Documents from the Continental Congress and the Constitutional Convention, 1774-1789

This collection include extracts of the journals of Congress, resolutions, proclamations, committee reports, treaties, and early printed versions of the United States Constitution and the Declaration of Independence. Browse the subject index under United States--New York--New York to locate more than eighty items related to New York.

The Emergence of Advertising in America: 1850-1920

This collection includes cookbooks, photographs of billboards, print advertisements, trade cards, calendars, almanacs, and leaflets for a multitude of products. Browse the subject index to locate more than 100 items pertaining to advertisement in New York.

The Evolution of the Conservation Movement, 1850-1920

This collection documents the historical formation and cultural foundations of the movement to conserve and protect America's natural heritage, through books, pamphlets, government documents, manuscripts, prints, photographs, and motion picture footage drawn from the collections of the Library of Congress.

First American West: The Ohio River Valley, 1750-1820

This collection assembles rare books, pamphlets, newspapers, maps, prints, and manuscripts collected by Reuben T. Durrett and by the Filson Historical Society of Louisville, Kentucky. Durrett founded the society in 1884 and it named after John Filson, author of The Discovery, Settlement and Present State of Kentucke (1784), a promotional tract recognized as the first history of the state. Browse the subject index to locate five items pertaining to New York.

First-Person Narratives of the American South, 1860-1920

This collection includes diaries, autobiographies, memoirs, travel accounts, and ex-slave narratives of prominent individuals, as well as of relatively inaccessible populations: women, African Americans, enlisted men, laborers, and Native Americans.

The Frederick Douglass Papers at the Library of Congress

The Frederick Douglass Papers at the Library of Congress presents the papers of the nineteenth-century African-American abolitionist who escaped from slavery and then risked his own freedom by becoming an outspoken antislavery lecturer, writer, and publisher.

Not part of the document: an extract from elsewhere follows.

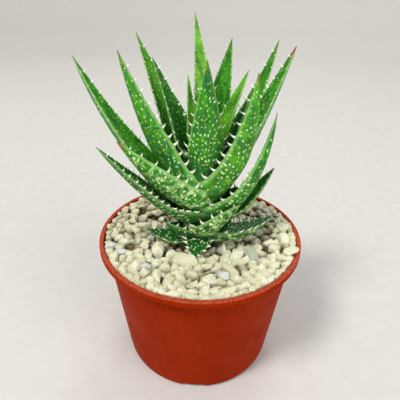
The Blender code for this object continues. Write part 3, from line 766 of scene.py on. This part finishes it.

From Slavery to Freedom: The African-American Pamphlet Collection, 1824-1909

This collection consists of 397 pamphlets, published from 1824 through 1909, by African-American authors and others who wrote about slavery, African colonization, Emancipation, Reconstruction, and related topics. The materials range from personal accounts and public orations to organizational reports and legislative speeches.

George Washington Papers at the Library of Congress, 1741-1799

This collection consists of approximately 65,000 items (176,000 pages). Correspondence, letterbooks, commonplace books, diaries and journals, reports, notes, financial account books, and military papers accumulated by George Washington from 1741 through 1799 are organized into nine series.

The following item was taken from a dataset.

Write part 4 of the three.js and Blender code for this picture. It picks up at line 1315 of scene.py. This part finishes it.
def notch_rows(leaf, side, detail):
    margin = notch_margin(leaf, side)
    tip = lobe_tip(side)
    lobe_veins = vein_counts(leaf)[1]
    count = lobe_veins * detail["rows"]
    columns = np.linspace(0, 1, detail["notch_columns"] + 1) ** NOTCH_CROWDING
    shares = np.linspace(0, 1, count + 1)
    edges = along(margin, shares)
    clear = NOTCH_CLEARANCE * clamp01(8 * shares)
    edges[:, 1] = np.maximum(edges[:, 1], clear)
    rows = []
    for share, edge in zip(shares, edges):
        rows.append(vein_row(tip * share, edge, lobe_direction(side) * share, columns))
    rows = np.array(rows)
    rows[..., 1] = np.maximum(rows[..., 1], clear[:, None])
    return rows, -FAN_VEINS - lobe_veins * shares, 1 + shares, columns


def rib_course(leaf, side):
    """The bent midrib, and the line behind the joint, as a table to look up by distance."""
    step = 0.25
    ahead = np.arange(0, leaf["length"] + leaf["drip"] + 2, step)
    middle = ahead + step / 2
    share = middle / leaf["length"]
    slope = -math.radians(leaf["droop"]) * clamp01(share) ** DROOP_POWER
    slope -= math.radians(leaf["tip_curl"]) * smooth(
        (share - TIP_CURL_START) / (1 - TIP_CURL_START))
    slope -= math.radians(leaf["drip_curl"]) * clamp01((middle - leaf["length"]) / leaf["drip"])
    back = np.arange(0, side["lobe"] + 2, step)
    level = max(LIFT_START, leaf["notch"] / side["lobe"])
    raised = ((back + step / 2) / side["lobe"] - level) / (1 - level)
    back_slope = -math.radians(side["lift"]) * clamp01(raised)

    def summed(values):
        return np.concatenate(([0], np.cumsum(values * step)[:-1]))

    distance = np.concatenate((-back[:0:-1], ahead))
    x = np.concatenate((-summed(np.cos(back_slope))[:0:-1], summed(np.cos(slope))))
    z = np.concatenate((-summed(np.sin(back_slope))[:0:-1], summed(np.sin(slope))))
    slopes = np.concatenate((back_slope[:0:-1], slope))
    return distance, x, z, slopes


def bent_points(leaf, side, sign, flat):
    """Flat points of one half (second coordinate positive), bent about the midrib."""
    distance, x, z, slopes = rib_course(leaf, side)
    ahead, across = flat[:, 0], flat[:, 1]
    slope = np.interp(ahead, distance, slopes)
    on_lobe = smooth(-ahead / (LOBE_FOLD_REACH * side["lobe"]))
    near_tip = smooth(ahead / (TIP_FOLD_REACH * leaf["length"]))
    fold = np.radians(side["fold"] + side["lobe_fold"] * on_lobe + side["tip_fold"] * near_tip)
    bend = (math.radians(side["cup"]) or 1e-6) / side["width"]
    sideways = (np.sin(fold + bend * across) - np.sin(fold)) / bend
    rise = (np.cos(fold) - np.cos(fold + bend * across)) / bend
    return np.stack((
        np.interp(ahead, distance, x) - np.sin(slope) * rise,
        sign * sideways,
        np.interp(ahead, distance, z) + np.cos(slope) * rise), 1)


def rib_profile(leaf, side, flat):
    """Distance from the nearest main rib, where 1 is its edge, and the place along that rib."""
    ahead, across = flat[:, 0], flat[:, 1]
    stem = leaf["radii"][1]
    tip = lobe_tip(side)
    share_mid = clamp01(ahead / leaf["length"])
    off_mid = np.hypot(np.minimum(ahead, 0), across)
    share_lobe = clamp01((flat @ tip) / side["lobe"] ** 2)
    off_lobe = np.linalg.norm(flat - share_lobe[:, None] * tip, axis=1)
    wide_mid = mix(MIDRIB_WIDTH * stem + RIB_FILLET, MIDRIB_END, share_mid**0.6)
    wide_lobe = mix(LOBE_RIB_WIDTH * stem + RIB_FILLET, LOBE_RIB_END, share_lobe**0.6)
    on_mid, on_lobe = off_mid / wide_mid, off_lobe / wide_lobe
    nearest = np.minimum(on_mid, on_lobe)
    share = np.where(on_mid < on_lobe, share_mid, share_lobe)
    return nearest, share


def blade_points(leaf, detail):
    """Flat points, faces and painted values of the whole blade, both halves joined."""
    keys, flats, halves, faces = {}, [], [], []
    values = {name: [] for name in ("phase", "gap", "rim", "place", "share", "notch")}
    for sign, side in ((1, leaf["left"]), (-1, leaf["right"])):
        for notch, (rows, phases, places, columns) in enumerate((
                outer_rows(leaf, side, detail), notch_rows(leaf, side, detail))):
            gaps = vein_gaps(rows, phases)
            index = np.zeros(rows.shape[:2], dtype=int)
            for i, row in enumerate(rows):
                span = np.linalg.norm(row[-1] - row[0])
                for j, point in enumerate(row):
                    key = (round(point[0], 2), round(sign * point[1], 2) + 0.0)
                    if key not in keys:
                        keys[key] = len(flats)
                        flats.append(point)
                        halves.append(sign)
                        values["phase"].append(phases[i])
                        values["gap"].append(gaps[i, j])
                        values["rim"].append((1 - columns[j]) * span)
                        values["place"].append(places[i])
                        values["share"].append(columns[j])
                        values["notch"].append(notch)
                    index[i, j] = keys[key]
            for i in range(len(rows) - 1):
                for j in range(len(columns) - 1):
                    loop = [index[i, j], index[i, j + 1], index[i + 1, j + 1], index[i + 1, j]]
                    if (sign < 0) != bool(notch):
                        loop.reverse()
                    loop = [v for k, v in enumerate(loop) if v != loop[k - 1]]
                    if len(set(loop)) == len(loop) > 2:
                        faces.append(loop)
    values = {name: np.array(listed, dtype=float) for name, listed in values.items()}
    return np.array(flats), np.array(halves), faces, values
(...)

The Hannah Arendt Papers at the Library of Congress

The Arendt papers contain correspondence, articles, lectures, speeches, book manuscripts, transcripts of Adolf Eichmann's trial proceedings, notes, and printed matter pertaining to Arendt's writings and academic career.

Historic American Sheet Music, 1850-1920

This collection includes 3,042 pieces of sheet music published in America between 1850 and 1920. It presents a wide variety of types of vocal music: bel canto, minstrel songs, protest songs, sentimental songs, patriotic and political songs, plantation songs, Civil War songs, spirituals, dance music, songs from vaudeville and musicals, Tin Pan Alley and World War I.

History of the American West, 1860-1920: Photographs from the Collection of the Denver Public Library

Over 30,000 photographs illuminate many aspects of the history of the American West. They illustrate Colorado towns and landscape, document the place of mining in the history of Colorado and the West, and show the lives of more than forty Native American tribes living west of the Mississippi River.

Inventing Entertainment: the Early Motion Pictures and Sound Recordings of the Edison Companies

This site features 341 motion pictures, 81 disc sound recordings, and other related materials, such as photographs and original magazine articles. Browse the subject index to locate motions pictures pertaining to New York.

The James Madison Papers, 1723-1836

The James Madison Papers from the Manuscript Division at the Library of Congress document the life of the man who came to be known as the "Father of the Constitution" through correspondence, personal notes, drafts of letters and legislation, an autobiography, legal and financial documents, and miscellaneous manuscripts.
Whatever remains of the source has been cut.